Task prompt: Only the lines from the start of the data through the one containing "return hub.multiFuse([shaft] +" belong in your answer; return them exactly.

-- Begin Provided data --

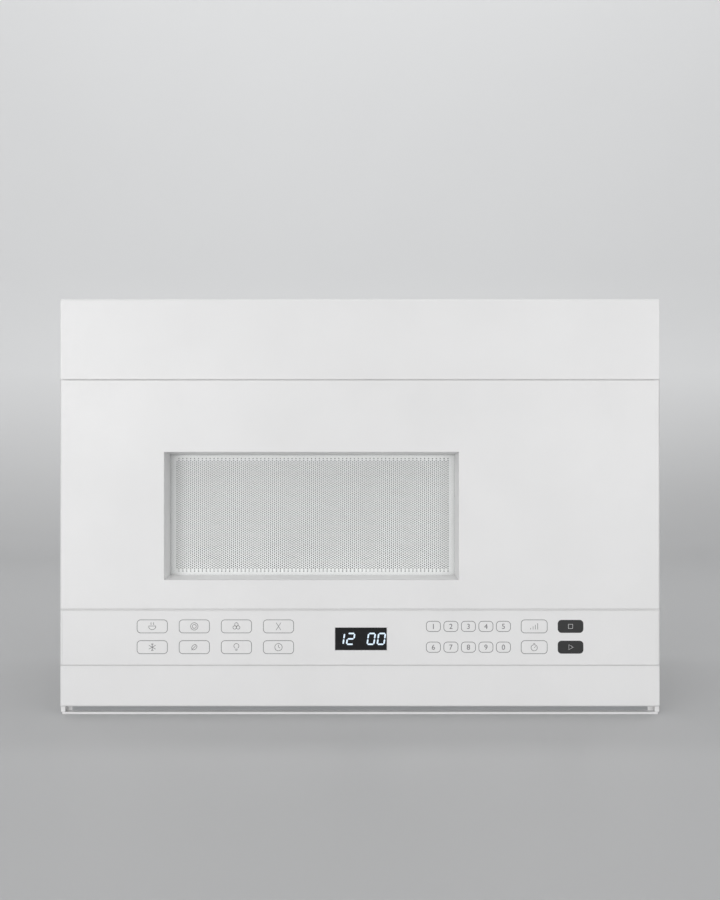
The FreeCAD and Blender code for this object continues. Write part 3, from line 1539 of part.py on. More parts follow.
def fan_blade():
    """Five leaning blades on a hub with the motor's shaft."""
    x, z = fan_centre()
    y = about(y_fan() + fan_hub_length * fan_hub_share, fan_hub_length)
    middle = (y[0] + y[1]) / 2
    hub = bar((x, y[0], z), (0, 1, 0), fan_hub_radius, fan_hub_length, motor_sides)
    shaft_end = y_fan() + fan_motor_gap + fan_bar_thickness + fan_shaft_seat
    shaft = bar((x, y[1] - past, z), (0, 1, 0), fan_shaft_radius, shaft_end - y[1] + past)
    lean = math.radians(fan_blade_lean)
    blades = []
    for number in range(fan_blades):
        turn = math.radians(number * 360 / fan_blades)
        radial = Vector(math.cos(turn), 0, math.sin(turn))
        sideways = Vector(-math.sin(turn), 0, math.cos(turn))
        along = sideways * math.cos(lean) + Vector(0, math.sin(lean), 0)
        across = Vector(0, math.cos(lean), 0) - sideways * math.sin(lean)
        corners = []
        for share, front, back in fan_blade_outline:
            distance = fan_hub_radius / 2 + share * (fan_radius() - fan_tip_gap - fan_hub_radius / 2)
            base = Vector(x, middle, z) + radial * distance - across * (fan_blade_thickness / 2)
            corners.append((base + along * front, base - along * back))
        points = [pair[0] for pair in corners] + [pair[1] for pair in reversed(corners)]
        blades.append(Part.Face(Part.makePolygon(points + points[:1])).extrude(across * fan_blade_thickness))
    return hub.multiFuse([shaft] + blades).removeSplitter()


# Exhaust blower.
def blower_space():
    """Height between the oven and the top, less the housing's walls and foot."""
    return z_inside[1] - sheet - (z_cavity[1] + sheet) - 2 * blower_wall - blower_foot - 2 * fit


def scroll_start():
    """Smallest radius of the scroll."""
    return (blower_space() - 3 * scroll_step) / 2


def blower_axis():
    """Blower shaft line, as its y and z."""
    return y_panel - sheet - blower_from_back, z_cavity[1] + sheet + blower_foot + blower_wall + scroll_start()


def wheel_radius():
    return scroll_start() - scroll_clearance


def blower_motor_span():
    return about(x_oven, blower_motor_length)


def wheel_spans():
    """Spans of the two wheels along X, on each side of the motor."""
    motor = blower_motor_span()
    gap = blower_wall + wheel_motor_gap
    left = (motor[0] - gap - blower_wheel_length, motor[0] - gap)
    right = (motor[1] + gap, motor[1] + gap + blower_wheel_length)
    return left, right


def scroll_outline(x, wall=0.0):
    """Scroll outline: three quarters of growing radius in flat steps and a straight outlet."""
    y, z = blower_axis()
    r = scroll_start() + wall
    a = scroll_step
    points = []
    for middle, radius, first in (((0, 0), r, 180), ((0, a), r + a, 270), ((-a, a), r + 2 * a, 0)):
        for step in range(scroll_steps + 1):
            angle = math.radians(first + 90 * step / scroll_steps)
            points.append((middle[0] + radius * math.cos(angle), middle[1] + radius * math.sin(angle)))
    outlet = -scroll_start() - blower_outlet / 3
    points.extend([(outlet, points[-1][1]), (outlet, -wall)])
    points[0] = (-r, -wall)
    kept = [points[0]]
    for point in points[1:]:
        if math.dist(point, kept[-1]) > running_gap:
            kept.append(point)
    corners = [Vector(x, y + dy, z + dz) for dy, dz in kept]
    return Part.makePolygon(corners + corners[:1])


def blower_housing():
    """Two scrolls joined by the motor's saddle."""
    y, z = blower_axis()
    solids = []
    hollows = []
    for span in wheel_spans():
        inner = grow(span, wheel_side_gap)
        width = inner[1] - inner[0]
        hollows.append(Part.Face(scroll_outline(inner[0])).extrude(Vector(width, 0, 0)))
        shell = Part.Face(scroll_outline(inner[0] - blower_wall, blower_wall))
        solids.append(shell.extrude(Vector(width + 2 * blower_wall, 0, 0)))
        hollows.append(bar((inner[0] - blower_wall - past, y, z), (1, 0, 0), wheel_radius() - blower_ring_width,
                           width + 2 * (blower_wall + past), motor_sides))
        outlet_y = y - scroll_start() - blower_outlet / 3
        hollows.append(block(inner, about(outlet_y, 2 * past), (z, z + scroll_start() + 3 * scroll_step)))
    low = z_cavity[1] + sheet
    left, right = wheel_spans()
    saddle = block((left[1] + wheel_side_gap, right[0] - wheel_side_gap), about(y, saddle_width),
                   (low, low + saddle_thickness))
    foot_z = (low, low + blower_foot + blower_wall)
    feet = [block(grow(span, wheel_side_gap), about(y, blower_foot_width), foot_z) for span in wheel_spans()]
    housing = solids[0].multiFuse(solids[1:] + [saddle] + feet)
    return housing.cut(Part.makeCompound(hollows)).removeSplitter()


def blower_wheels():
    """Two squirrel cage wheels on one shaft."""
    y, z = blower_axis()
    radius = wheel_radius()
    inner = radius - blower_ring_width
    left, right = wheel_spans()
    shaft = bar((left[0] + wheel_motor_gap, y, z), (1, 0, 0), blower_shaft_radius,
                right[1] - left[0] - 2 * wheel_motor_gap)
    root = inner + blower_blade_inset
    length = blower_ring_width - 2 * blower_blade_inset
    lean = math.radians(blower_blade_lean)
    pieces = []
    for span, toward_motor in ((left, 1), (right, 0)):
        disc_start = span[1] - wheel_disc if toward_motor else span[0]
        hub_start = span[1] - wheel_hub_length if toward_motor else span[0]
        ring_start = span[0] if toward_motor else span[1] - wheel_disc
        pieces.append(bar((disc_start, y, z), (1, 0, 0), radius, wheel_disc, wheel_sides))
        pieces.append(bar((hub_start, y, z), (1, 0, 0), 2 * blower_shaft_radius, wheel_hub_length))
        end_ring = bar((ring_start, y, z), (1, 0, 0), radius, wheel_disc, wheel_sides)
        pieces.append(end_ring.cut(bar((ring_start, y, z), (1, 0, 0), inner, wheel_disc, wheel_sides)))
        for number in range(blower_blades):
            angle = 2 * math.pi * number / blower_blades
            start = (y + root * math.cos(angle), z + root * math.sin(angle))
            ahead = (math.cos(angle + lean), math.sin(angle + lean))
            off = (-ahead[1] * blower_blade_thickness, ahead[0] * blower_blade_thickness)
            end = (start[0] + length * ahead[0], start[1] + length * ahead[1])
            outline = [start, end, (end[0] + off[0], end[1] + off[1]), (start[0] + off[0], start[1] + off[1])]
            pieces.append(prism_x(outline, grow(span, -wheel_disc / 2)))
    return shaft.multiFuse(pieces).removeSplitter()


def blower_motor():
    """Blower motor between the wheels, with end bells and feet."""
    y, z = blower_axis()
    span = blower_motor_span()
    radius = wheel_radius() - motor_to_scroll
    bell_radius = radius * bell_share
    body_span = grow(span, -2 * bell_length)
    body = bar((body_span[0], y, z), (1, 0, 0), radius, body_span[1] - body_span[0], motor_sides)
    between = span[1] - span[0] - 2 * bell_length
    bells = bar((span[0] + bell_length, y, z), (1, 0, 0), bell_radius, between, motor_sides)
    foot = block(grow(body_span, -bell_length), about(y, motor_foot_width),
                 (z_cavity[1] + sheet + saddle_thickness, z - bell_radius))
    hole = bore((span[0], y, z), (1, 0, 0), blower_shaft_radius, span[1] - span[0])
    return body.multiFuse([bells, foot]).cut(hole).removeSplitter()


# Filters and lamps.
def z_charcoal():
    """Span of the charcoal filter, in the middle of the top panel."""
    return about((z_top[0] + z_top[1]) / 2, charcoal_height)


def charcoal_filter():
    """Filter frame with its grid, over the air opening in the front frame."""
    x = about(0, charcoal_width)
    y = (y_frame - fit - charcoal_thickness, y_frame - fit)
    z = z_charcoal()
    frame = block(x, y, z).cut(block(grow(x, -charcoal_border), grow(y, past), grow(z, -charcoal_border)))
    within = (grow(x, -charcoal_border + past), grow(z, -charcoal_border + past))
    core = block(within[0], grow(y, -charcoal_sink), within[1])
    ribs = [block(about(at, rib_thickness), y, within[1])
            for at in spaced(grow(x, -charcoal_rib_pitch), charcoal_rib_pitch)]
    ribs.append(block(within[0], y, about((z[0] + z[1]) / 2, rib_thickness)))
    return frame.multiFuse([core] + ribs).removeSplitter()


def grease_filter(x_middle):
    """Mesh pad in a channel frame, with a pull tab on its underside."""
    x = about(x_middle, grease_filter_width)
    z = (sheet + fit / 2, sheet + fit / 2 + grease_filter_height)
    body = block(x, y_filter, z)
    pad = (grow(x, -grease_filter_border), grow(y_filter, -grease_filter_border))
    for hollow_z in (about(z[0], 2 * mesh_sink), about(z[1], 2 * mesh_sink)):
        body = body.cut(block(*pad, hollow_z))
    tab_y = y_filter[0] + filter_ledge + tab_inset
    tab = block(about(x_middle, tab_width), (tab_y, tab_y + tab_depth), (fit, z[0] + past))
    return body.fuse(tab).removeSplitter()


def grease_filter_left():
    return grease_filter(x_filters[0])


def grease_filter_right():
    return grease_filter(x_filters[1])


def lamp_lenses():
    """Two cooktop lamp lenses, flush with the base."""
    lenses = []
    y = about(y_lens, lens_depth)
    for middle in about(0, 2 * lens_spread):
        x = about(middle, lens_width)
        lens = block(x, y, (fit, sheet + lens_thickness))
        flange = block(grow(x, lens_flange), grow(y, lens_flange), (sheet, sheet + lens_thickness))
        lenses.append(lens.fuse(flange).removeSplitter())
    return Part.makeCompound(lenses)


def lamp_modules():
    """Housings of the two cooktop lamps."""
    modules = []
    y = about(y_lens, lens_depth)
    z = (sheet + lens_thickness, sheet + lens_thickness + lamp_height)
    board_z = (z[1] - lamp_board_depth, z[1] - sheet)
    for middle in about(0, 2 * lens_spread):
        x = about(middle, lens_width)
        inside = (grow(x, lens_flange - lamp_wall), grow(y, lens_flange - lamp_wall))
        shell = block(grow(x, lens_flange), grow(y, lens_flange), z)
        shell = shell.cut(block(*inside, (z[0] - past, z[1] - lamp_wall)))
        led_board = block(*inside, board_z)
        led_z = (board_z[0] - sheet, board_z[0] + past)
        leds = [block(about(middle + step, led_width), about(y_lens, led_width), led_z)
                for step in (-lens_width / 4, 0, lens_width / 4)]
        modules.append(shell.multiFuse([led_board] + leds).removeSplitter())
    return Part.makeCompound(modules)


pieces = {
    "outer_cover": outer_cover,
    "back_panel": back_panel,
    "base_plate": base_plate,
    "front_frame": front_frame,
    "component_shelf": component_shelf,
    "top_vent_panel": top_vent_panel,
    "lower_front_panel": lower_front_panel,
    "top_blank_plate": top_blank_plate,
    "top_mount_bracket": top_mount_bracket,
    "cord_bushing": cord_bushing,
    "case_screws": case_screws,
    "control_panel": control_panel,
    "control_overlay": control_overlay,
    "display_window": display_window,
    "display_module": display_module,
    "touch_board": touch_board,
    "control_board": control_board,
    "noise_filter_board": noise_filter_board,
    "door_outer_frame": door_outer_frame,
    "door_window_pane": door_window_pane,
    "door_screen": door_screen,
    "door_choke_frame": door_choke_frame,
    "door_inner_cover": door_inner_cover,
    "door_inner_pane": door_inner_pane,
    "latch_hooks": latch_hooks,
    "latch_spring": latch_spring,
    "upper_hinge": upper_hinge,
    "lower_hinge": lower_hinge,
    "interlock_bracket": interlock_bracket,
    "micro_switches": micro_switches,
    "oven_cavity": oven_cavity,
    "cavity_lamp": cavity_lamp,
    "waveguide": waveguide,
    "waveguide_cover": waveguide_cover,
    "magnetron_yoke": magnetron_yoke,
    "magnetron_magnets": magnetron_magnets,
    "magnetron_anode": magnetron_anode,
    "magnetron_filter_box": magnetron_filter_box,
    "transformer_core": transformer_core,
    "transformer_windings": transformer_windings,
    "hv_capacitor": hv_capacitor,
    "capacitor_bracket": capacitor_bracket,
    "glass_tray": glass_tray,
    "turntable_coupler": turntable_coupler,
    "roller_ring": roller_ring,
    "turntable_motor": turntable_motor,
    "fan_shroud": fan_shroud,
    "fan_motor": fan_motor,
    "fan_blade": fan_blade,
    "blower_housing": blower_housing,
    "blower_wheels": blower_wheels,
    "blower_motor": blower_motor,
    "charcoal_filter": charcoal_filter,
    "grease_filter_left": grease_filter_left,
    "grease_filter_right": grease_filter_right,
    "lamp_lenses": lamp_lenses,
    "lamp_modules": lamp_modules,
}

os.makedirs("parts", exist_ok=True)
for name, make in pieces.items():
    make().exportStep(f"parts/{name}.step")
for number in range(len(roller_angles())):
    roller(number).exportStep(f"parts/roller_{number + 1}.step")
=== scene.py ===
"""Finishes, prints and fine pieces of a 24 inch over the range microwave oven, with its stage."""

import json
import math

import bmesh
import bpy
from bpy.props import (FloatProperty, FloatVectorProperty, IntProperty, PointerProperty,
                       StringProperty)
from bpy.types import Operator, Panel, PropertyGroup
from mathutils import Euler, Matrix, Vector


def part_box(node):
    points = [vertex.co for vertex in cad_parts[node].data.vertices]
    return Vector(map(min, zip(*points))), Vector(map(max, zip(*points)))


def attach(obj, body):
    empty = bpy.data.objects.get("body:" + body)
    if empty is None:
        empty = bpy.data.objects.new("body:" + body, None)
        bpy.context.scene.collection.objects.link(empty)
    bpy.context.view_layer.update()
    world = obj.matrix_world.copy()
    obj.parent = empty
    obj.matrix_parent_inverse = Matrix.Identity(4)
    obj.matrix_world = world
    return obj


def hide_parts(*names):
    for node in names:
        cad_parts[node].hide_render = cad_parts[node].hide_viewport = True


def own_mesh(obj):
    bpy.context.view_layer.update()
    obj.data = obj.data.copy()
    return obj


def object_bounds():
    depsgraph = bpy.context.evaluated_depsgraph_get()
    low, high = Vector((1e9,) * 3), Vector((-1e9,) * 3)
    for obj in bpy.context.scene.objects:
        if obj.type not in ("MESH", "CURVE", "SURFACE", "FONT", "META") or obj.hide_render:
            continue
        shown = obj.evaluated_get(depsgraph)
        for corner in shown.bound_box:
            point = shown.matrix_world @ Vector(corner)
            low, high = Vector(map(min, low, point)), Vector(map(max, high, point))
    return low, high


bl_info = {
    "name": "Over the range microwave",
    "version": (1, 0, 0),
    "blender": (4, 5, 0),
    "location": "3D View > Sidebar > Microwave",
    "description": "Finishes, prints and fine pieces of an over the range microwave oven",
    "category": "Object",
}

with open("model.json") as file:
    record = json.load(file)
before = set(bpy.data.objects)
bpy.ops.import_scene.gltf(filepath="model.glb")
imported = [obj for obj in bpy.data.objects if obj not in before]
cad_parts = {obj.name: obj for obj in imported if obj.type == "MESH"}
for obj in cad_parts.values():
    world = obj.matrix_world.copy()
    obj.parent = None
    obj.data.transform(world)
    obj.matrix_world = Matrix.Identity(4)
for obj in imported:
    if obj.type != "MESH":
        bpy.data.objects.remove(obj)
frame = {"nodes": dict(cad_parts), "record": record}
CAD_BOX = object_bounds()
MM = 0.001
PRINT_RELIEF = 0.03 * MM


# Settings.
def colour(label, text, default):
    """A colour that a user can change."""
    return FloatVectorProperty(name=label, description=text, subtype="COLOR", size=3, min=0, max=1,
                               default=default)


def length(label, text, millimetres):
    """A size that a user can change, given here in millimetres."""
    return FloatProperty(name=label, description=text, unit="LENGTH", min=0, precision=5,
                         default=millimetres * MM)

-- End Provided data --

Written solution:
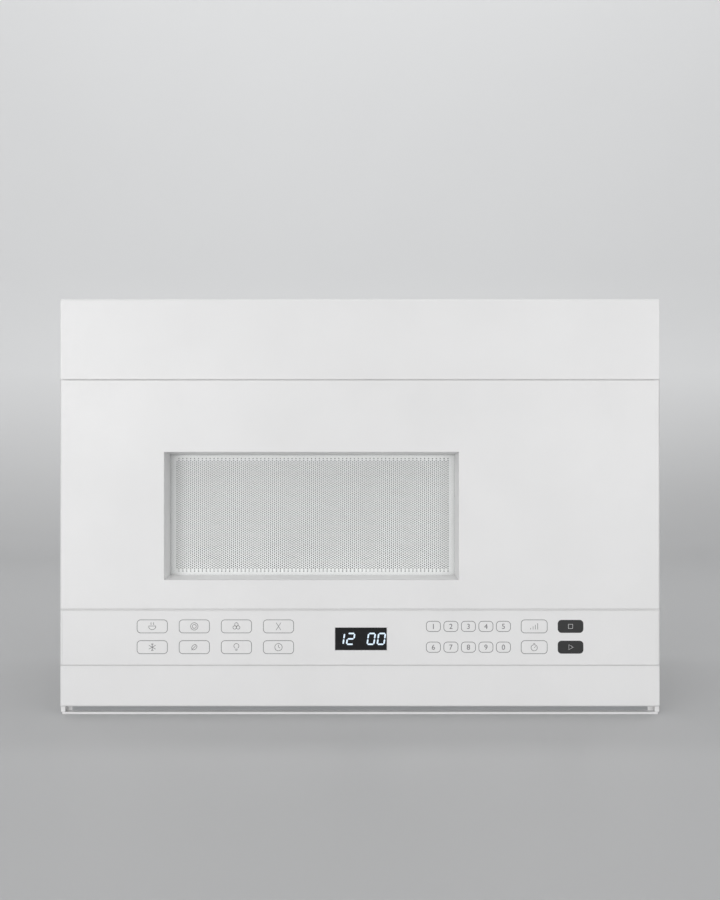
The FreeCAD and Blender code for this object continues. Write part 3, from line 1539 of part.py on. More parts follow.
def fan_blade():
    """Five leaning blades on a hub with the motor's shaft."""
    x, z = fan_centre()
    y = about(y_fan() + fan_hub_length * fan_hub_share, fan_hub_length)
    middle = (y[0] + y[1]) / 2
    hub = bar((x, y[0], z), (0, 1, 0), fan_hub_radius, fan_hub_length, motor_sides)
    shaft_end = y_fan() + fan_motor_gap + fan_bar_thickness + fan_shaft_seat
    shaft = bar((x, y[1] - past, z), (0, 1, 0), fan_shaft_radius, shaft_end - y[1] + past)
    lean = math.radians(fan_blade_lean)
    blades = []
    for number in range(fan_blades):
        turn = math.radians(number * 360 / fan_blades)
        radial = Vector(math.cos(turn), 0, math.sin(turn))
        sideways = Vector(-math.sin(turn), 0, math.cos(turn))
        along = sideways * math.cos(lean) + Vector(0, math.sin(lean), 0)
        across = Vector(0, math.cos(lean), 0) - sideways * math.sin(lean)
        corners = []
        for share, front, back in fan_blade_outline:
            distance = fan_hub_radius / 2 + share * (fan_radius() - fan_tip_gap - fan_hub_radius / 2)
            base = Vector(x, middle, z) + radial * distance - across * (fan_blade_thickness / 2)
            corners.append((base + along * front, base - along * back))
        points = [pair[0] for pair in corners] + [pair[1] for pair in reversed(corners)]
        blades.append(Part.Face(Part.makePolygon(points + points[:1])).extrude(across * fan_blade_thickness))
    return hub.multiFuse([shaft] + blades).removeSplitter()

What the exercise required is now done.